Süleyman Ateş Meali:

O, gerçek iken kavmin onu yalanladı. De ki: "Ben size vekil değilim!"

(Enam 66)

Süleymaniye Vakfı Meali:

Senin halkın, Kur'an karşısında yalan yanlış şeylere sarıldı. Oysa o, gerçeğin kendisidir. De ki "Ben sizin üzerinize vekil değilim (sizin yaptıklarınızdan sorumlu değilim)."

(Enam 66)

Şeref Aziz Taha ve Kemal Çelik Meali:

Söylediklerin doğru olduğu halde, toplumun onları yalanladı. Öyleyse de ki: "Ben sizin yaptıklarınızdan sorumlu değilim."

(Enam 66)

Şaban Piriş Meali:

Senin toplumun da hak olmasına rağmen, onu yalanladı. "Ben, sizin üzerinize vekil değilim" de!

(Enam 66)

Talat Koçyiğit Meali:

(Açıkladığımız bu Kur'ân, Rabbından gelen) bir hak olmasına rağmen, kavmin onu yalanlamaktadır. (Ey Muhammed!

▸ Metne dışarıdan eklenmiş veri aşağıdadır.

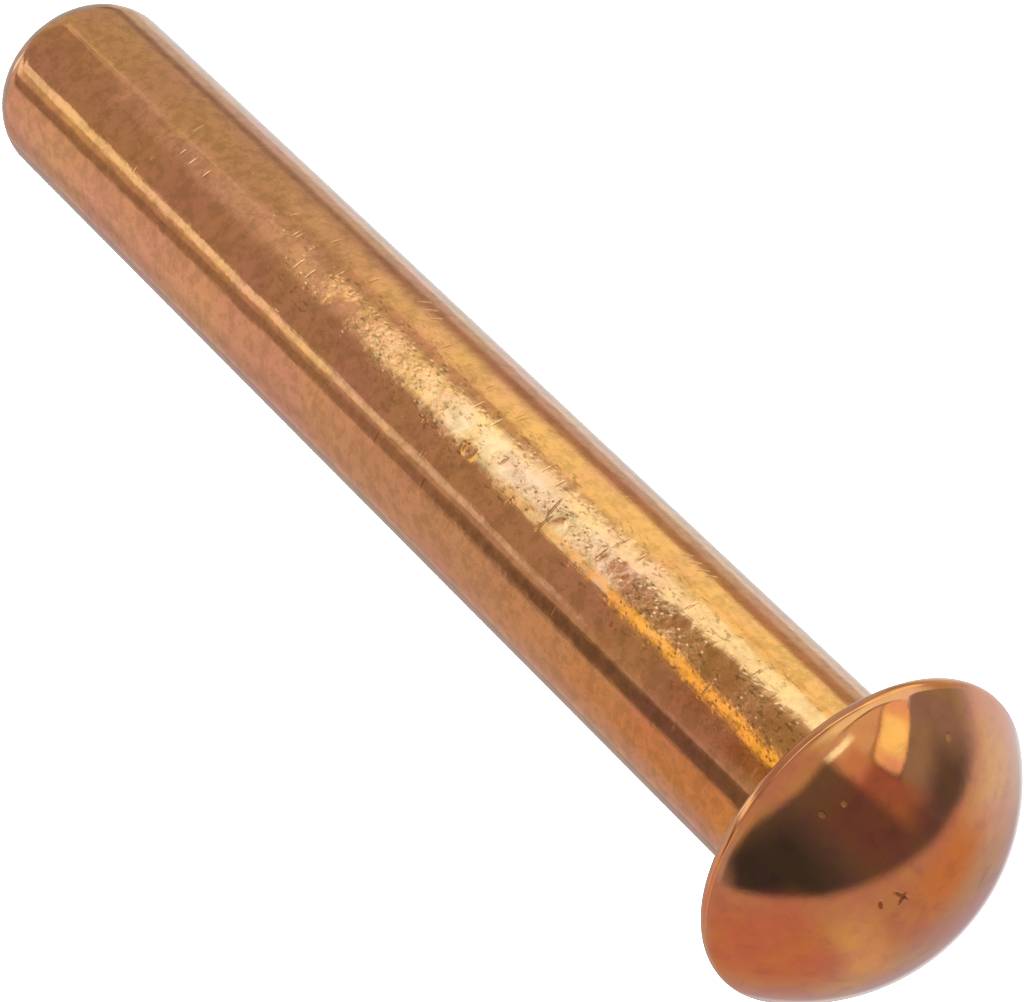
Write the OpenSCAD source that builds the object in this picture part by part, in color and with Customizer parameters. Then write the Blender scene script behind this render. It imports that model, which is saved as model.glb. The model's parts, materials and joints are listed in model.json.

Onlara) de ki: "ben sizin vekiliniz değilim."

(Enam 66)

Tefhimul Kuran Meali:

Senin kavmin, O (Kur'an), hak iken onu yalanladı. De ki: «Ben, üzerinize bir vekil değilim.»

(Enam 66)

Ümit Şimşek Meali:

Kavmin, hakkın tâ kendisi olduğu halde Kur'ân'ı da yalanladı. De ki: Ben sizden sorumlu bir vekil değilim.

(Enam 66)

Yaşar Nuri Öztürk Meali

O, hak olduğu halde senin toplumun onu yalanladı. De ki: "Ben size vekil değilim."